Je crois, comme toujours, que quand le Pape se déplace, c’est un signe concret qu’il veut donner au monde. Que veut dire ce voyage à Lesbos ? Que voulait dire le voyage à Lampedusa ? Il veut dire que l’Église est proche des migrants, des réfugiés, qu’elle ne les laisse jamais seuls. Ces gestes, ces actions impressionnent, parce qu’il est l’unique leader au monde, je peux le dire, qui peut faire ces choses. Non seulement qui peut les faire, mais qui les fait ! Ensuite, cela remet au premier plan le phénomène migratoire. Comment pouvons-nous le résoudre ? Un autre aspect que le Pape a souligné, c’est qu’il ne s’agit pas de choses, de colis postaux, de nombres, mais de personnes, et que ces solutions doivent garantir toujours le respect, le soin et la dignité de ceux qui, pauvres, sont contraints à migrer.

François a expliqué que son voyage a été un voyage humanitaire. Et pourtant beaucoup y voient aussi un signe politique fort dans le contexte européen. Cette lecture est juste ?

C’est certes un acte humanitaire. Quand le Pape fait ces appels, ces gestes, il le fait surtout en faveur de ceux qui souffrent, de l’humanité souffrante. Qu’ensuite son voyage, ses paroles, prennent aussi un sens politique, cela me semble aussi normal et juste. Certes, en ce moment c’est un signe, je crois, précis, pas seulement pour le monde entier, pour qu’il soit plus sensible au monde des migrations, mais justement directement à l’Europe : c’est comme une secousse pour l’Europe. Dans le camp de réfugiés de Lesbos, le Pape a dit qu’il y a avait de quoi pleurer, parce qu’il y a trop de ghettos, et il a dit de prendre en charge cette catastrophe, qui est la plus grave et la plus grande depuis la Seconde guerre mondiale. Moi je me souviens que quand il est allé à Lampedusa, il y a quelques années, l’Europe était absente, on peut dire. Après Lampedusa, aussi grâce à l’action de l’Italie, l’Europe a commencé à penser plus concrètement à ce problème des migrations. Maintenant, avec Lesbos, encore plus, parce que c’est de nouveau un signe fort. Nous espérons que ceux qui doivent écouter écoutent.

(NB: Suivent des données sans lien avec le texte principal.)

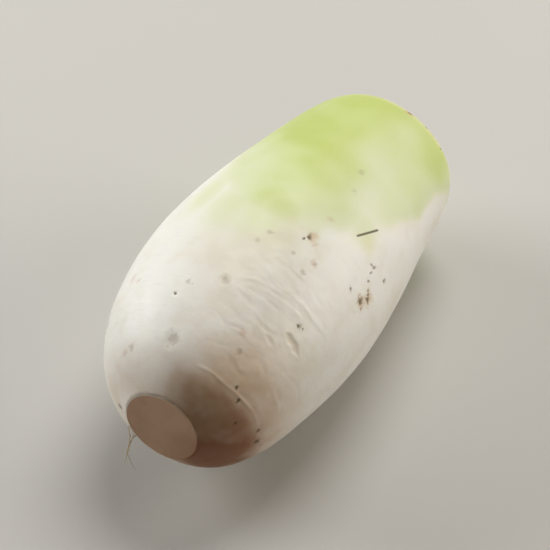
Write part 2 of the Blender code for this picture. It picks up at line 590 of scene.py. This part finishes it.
def points_of(piece):
    points = np.empty(len(piece.data.vertices) * 3)
    piece.data.vertices.foreach_get("co", points)
    return points.reshape(-1, 3)


def skin_places(points):
    """Share along, angle round in degrees, and distance from the axis, of each point."""
    upright = points @ np.array(LYING)
    share = upright[:, 0] / LENGTH + 0.5
    sideways, above = axis_offset(share)
    across, up = upright[:, 1] - sideways, upright[:, 2] - above
    return share, np.degrees(np.arctan2(up, across)), np.hypot(across, up)


def gap_round(angle, centre):
    """Signed turn from a centre angle, in degrees."""
    return (angle - centre + 180.0) % 360.0 - 180.0


def distance_to(places, share, angle):
    """Distance over the skin to one place."""
    along = (places[0] - share) * LENGTH
    around = np.radians(gap_round(places[1], angle)) * places[2]
    return np.hypot(along, around)


def distance_to_line(places, line):
    """Distance over the skin to a line between two places, and how far along it, 0 to 1."""
    share, angle, end_share, end_angle = line
    run = np.array([(end_share - share) * LENGTH, math.radians(end_angle - angle) * GIRTH / 2.0])
    along = (places[0] - share) * LENGTH
    around = np.radians(gap_round(places[1], angle)) * GIRTH / 2.0
    travel = np.clip((along * run[0] + around * run[1]) / (run @ run), 0.0, 1.0)
    return np.hypot(along - travel * run[0], around - travel * run[1]), travel


def patch(places, share, angle, reach, reach_round):
    """1 in the middle of a patch, fading to 0 round it."""
    along = (places[0] - share) / reach
    around = gap_round(places[1], angle) / reach_round
    return np.exp(-(along**2) - around**2)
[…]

Justement en ce moment, à Bruxelles, est examiné par les ministres de la Défense et des Affaires étrangères de l’UE un plan italien pour revoir un peu l’approche des politiques migratoires, surtout revoir l’accord entre l’Union européenne et la Turquie. Il y a beaucoup à faire encore…

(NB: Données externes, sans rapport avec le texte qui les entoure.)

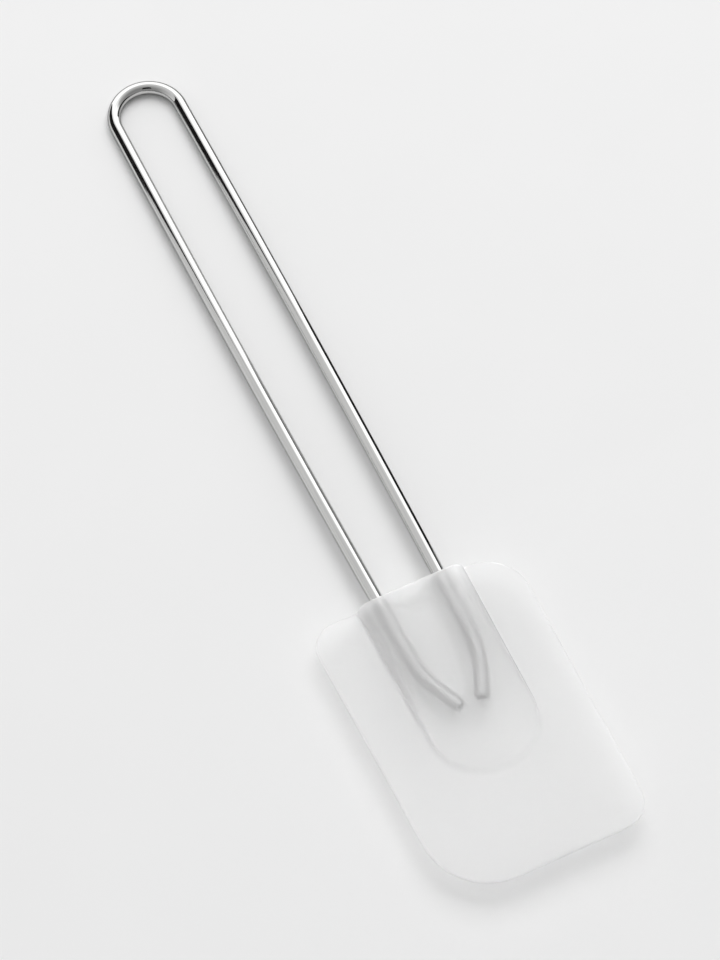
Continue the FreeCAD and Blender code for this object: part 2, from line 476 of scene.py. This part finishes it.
def polished_steel():
    """Drawn and polished wire: fine streaks along it, and dull where the silicone grips it, with
    painted shade darkening its colour there.
    """
    material, nodes, links, shader = new_material("polished_steel")
    along_wire = nodes.new("ShaderNodeAttribute")
    along_wire.attribute_name = "wire_coordinate"
    place = along_wire.outputs["Vector"]
    stretch = nodes.new("ShaderNodeMapping")
    stretch.inputs["Scale"].default_value = (30, 5000, 5000)
    links.new(place, stretch.inputs["Vector"])
    drawing = add_noise(nodes, links, stretch.outputs["Vector"], scale=1.0, detail=4)
    keyed_and_painted_shade = add_keyed_and_painted_shade(nodes, links, place)
    colour = nodes.new("ShaderNodeMix")
    colour.data_type = "RGBA"
    # painted shade: inside the head the wire's colour is darker, standing in for the shade it lies
    # in under the silicone
    colour.inputs["B"].default_value = (0.56, 0.56, 0.56, 1)
    links.new(keyed_and_painted_shade, colour.inputs["Factor"])
    links.new(add_streak_colour(nodes, links, drawing), colour.inputs["A"])
    links.new(colour.outputs["Result"], shader.inputs["Base Color"])
    roughness = nodes.new("ShaderNodeMix")
    roughness.inputs["B"].default_value = 0.6
    links.new(keyed_and_painted_shade, roughness.inputs["Factor"])
    links.new(add_range(nodes, links, drawing, low=0.03, high=0.1), roughness.inputs["A"])
    links.new(roughness.outputs["Result"], shader.inputs["Roughness"])
    add_bump(nodes, links, shader, drawing, strength=0.08, distance=0.02 * MM)
    shader.inputs["Metallic"].default_value = 1.0
    shader.inputs["Specular Tint"].default_value = (0.15, 0.15, 0.15, 1)
    return material


def frosted_silicone():
    """Milky see-through silicone with a fine matt grain, and hazier in soft patches."""
    material, nodes, links, shader = new_material("frosted_silicone")
    place = nodes.new("ShaderNodeTexCoord").outputs["Object"]
    haze = add_noise(nodes, links, place, scale=60, detail=3)
    frost = add_range(nodes, links, haze, low=0.62, high=0.76)
    links.new(frost, shader.inputs["Roughness"])
    grain = add_noise(nodes, links, place, scale=900, detail=2)
    add_bump(nodes, links, shader, grain, strength=0.1, distance=0.05 * MM)
    shader.inputs["Base Color"].default_value = (0.95, 0.95, 0.95, 1)
    shader.inputs["IOR"].default_value = 1.25
    shader.inputs["Transmission Weight"].default_value = 0.78
    body = nodes.new("ShaderNodeVolumeAbsorption")
    body.inputs["Color"].default_value = (0.5, 0.5, 0.5, 1)
    body.inputs["Density"].default_value = 4
    links.new(body.outputs["Volume"], nodes["Material Output"].inputs["Volume"])
    return material


def table_top():
    """Matt off-white table with a faint mottle."""
    material, nodes, links, shader = new_material("table_top")
    place = nodes.new("ShaderNodeTexCoord").outputs["Object"]
    mottle = add_noise(nodes, links, place, scale=25, detail=5)
    shade = add_range(nodes, links, mottle, low=0.885, high=0.905)
    links.new(shade, shader.inputs["Base Color"])
    shader.inputs["Roughness"].default_value = 0.8
    shader.inputs["Specular IOR Level"].default_value = 0.2
    return material


def flat_black():
    material, _, _, shader = new_material("flat_black")
    shader.inputs["Base Color"].default_value = (0.01, 0.01, 0.01, 1)
    shader.inputs["Roughness"].default_value = 1.0
    shader.inputs["Specular IOR Level"].default_value = 0.0
    return material


# ---------------------------------------------------------------- studio

HEADING = math.radians(25.79)  # the camera looks this far from the handle's direction
PITCH = math.radians(62.23)  # and this far down
TARGET = Vector((4.26, -6.84, 0)) * MM  # it looks at this point of the table
DISTANCE = 1.465  # from this far
LENS = 207.4  # in millimetres, as Blender takes it, and so is the sensor's width
SENSOR = 36.0
NEAREST_SEEN = 0.05

# How brightness grows from dim to bright towards a side. It starts and stops growing where the
# angle to that side has these two cosines.
TENT = {
    "side": (0.0, 1.0, 0.0),
    "cosines": (-0.5, 0.3),
    "dim": 0.3,
    "bright": 0.8,
    "growth": "LINEAR",
}
WINDOW = {
    "side": (0.6, 0.8, 0.0),
    "cosines": (0.36, 0.6),
    "dim": 0.0,
    "bright": 0.95,
    "growth": "SMOOTHSTEP",
}
DOME_RADIUS = 5.0


def studio(right, away, up):
    """A point of the studio: right and away as the camera stands, up from the table."""
    side = Vector((math.cos(HEADING), -math.sin(HEADING), 0))
    ahead = Vector((math.sin(HEADING), math.cos(HEADING), 0))
    return TARGET + side * right + ahead * away + Vector((0, 0, up))


def add_camera():
    data = bpy.data.cameras.new("camera")
    data.lens = LENS
    data.sensor_width = SENSOR
    data.clip_start = NEAREST_SEEN
    camera = bpy.data.objects.new("camera", data)
    camera.location = studio(0, -DISTANCE * math.cos(PITCH), DISTANCE * math.sin(PITCH))
    camera.rotation_euler = (math.pi / 2 - PITCH, 0, -HEADING)
    bpy.context.scene.collection.objects.link(camera)
    bpy.context.scene.camera = camera


def add_softbox(name, right, away, up, width, height, radiance):
    """Rectangular light tilted towards the table, as bright as given, not in watts.

    The camera and reflections don't see it.
    """
    place = studio(right, away, up)
    aim = studio(right, 0, 0)
    data = bpy.data.lights.new(name, "AREA")
    data.shape = "RECTANGLE"
    data.size = width
    data.size_y = height
    data.energy = radiance * math.pi * width * height
    light = bpy.data.objects.new(name, data)
    light.location = place
    light.rotation_euler = (aim - place).to_track_quat("-Z", "Y").to_euler()
    light.visible_camera = False
    light.visible_glossy = False
    bpy.context.scene.collection.objects.link(light)


def glow_towards(nodes, links, direction, glows):
    """Brightness that depends on the direction only, as the sum of one or two glows."""
    total = nodes.new("ShaderNodeMath")
    total.inputs[1].default_value = 0
    for k, glow in enumerate(glows):
        facing = nodes.new("ShaderNodeVectorMath")
        facing.operation = "DOT_PRODUCT"
        facing.inputs[1].default_value = glow["side"]
        links.new(direction, facing.inputs[0])
        strength = nodes.new("ShaderNodeMapRange")
        strength.interpolation_type = glow["growth"]
        strength.inputs["From Min"].default_value = glow["cosines"][0]
        strength.inputs["From Max"].default_value = glow["cosines"][1]
        strength.inputs["To Min"].default_value = glow["dim"]
        strength.inputs["To Max"].default_value = glow["bright"]
        links.new(facing.outputs["Value"], strength.inputs["Value"])
        links.new(strength.outputs["Result"], total.inputs[k])
    return total.outputs["Value"]


def add_tent():
    """White tent round the table: dim in front, lighter behind."""
    world = bpy.data.worlds.new("tent")
    world.use_nodes = True
    nodes, links = world.node_tree.nodes, world.node_tree.links
    place = nodes.new("ShaderNodeTexCoord")
    strength = glow_towards(nodes, links, place.outputs["Generated"], [TENT])
    links.new(strength, nodes["Background"].inputs["Strength"])
    nodes["Background"].inputs["Color"].default_value = (1, 1, 1, 1)
    bpy.context.scene.world = world


def only_reflected(card):
    """Only reflections see this card. It throws no shadow, and no light but in a reflection."""
    card.visible_camera = False
    card.visible_diffuse = False
    card.visible_transmission = False
    card.visible_shadow = False


def window_glow():
    """Glow of the tent and of its bright window side, as seen from the middle of the dome."""
    material = bpy.data.materials.new("window_glow")
    material.use_nodes = True
    nodes, links = material.node_tree.nodes, material.node_tree.links
    nodes.remove(nodes["Principled BSDF"])
    place = nodes.new("ShaderNodeTexCoord")
    direction = nodes.new("ShaderNodeVectorMath")
    direction.operation = "NORMALIZE"
    links.new(place.outputs["Object"], direction.inputs[0])
    emission = nodes.new("ShaderNodeEmission")
    strength = glow_towards(nodes, links, direction.outputs["Vector"], [TENT, WINDOW])
    links.new(strength, emission.inputs["Strength"])
    links.new(emission.outputs["Emission"], nodes["Material Output"].inputs["Surface"])
    return material


def add_window_dome():
    """The tent and its bright window side, as reflections see them, on a dome."""
    rings, slices = 16, 48
    vertices, faces = [], []
    for k in range(rings):
        rise = math.pi / 2 * k / rings
        level = DOME_RADIUS * math.cos(rise)
        height = DOME_RADIUS * math.sin(rise)
        for n in range(slices):
            turn = 2 * math.pi * n / slices
            vertices.append((level * math.cos(turn), level * math.sin(turn), height))
    for k in range(rings - 1):
        for n in range(slices):
            a, b = k * slices + n, k * slices + (n + 1) % slices
            faces.append((a, a + slices, b + slices, b))
    faces.append(tuple((rings - 1) * slices + n for n in range(slices)))
    dome = new_object("window_dome", vertices, faces)
    dome.data.materials.append(window_glow())
    only_reflected(dome)


def rectangle(low_a, high_a, low_b, high_b):
    """Corners of a rectangle, from how far it reaches in two directions."""
    return [(low_a, low_b), (high_a, low_b), (high_a, high_b), (low_a, high_b)]


def add_table():
    reach = 4.0
    corners = [(x, y, 0) for x, y in rectangle(-reach, reach, -reach, reach)]
    table = new_object("table", corners, [(0, 1, 2, 3)], smooth=False)
    table.data.materials.append(table_top())


def add_flag(name, corners):
    """Black card that only reflections see."""
    flag = new_object(name, corners, [tuple(range(len(corners)))], smooth=False)
    flag.data.materials.append(flat_black())
    only_reflected(flag)


def add_flags():
    """The black cards that give the wire its dark lines."""
    # A tall card to the left, past the loop, with a near edge that slants away as it rises
    left_x = -0.26
    near_edge = [(0.237, 0.02), (0.282, 0.25), (0.415, 0.6), (0.67, 1.15)]
    far_edge = [(1.0, 1.15), (1.0, 0.02)]
    add_flag("left_flag", [(left_x, y, z) for y, z in near_edge + far_edge])
    # A low card to the right
    right_x, near, far, height = 0.3, -0.3, 0.2, 0.12
    add_flag("right_flag", [(right_x, y, z) for y, z in rectangle(near, far, 0, height)])
    # A card that lies to the right of the handle, just above the table
    start, end, near, far, above_table = 0.018, 0.3, -0.03, 0.25, 0.5 * MM
    add_flag("floor_flag", [(x, y, above_table) for x, y in rectangle(start, end, near, far)])
    # A tall card behind the camera
    away, half_width, low, high = -0.8, 0.25, 0.7, 1.9
    upright = rectangle(-half_width, half_width, low, high)
    add_flag("camera_flag", [studio(right, away, up) for right, up in upright])


def add_studio():
    add_tent()
    add_window_dome()
    add_softbox("key_light", right=0.2, away=1.15, up=1.65, width=1.6, height=1.6, radiance=2.65)
    add_table()
    add_flags()
    bpy.context.scene.view_settings.view_transform = "Standard"


wire = wire_handle()
wire.data.materials.append(polished_steel())
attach(wire, "root")
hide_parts("wire_handle")

head = silicone_head()
head.data.materials.append(frosted_silicone())
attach(head, "root")
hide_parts("silicone_head")

add_camera()
add_studio()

Peut-être que l’Europe se sent plus consciente de devoir agir avec responsabilité. Mias quand on pense à ce qui a été fait, on ressent un peu de mélancolie. L’an dernier, les pays européens s’étaient engagés à prendre 160 000 réfugiés, avec un quota par pays. Je crois qu’ils n’en ont pris que quelques dizaines de milliers, moins de 100 000. Cela donne à réfléchir. Mais le fait qu’ils se réunissent, qu’ils discutent, c’est déjà positif. Il vaut mieux discuter d’une chose que de ne pas en parler.

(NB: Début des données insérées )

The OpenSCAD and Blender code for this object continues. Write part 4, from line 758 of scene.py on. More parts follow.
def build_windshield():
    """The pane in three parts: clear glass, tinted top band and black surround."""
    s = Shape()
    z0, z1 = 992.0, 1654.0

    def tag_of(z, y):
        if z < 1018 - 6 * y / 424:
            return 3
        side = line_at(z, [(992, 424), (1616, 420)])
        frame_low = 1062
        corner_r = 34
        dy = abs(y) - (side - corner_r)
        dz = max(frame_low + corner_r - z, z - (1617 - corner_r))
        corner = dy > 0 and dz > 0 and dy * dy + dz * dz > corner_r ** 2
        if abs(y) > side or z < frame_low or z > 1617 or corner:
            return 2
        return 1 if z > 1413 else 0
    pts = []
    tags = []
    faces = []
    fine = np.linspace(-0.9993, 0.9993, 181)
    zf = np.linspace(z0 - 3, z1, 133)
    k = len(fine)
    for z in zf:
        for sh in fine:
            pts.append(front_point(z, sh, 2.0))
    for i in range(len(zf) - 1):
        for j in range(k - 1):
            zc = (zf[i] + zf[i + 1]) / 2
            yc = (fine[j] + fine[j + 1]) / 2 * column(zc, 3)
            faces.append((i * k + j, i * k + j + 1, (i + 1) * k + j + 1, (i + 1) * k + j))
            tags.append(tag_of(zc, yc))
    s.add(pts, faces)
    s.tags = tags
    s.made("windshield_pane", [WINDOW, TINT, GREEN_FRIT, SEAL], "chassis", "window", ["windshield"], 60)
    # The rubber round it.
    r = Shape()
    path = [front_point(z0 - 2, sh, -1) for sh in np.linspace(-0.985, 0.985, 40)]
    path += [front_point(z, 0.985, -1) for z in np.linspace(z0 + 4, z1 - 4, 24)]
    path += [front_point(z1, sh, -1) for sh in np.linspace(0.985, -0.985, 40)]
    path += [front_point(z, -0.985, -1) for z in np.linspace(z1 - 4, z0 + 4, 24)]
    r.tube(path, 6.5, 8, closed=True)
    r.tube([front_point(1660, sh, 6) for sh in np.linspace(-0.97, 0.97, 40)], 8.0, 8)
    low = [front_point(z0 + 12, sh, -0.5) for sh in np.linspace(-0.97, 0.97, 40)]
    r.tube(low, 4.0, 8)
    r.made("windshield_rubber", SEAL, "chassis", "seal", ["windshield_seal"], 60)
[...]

Le geste du Pape, qui a choisi de porter avec lui, depuis Lesbos, trois familles musulmanes, a beaucoup marqué. Qu’est-ce que le Pape a voulu démontrer, avec ce signe concret ?

Il a voulu démontrer que les problèmes ne se résolvent pas avec des bavardages, avec des mots, qui servent et sont nécessaires, mais que c’est aussi beau quand on passe de la théorie à l’action. Qu’ils soient musulmans ou chrétiens, en ce moment cela n’a pas de particulière importance.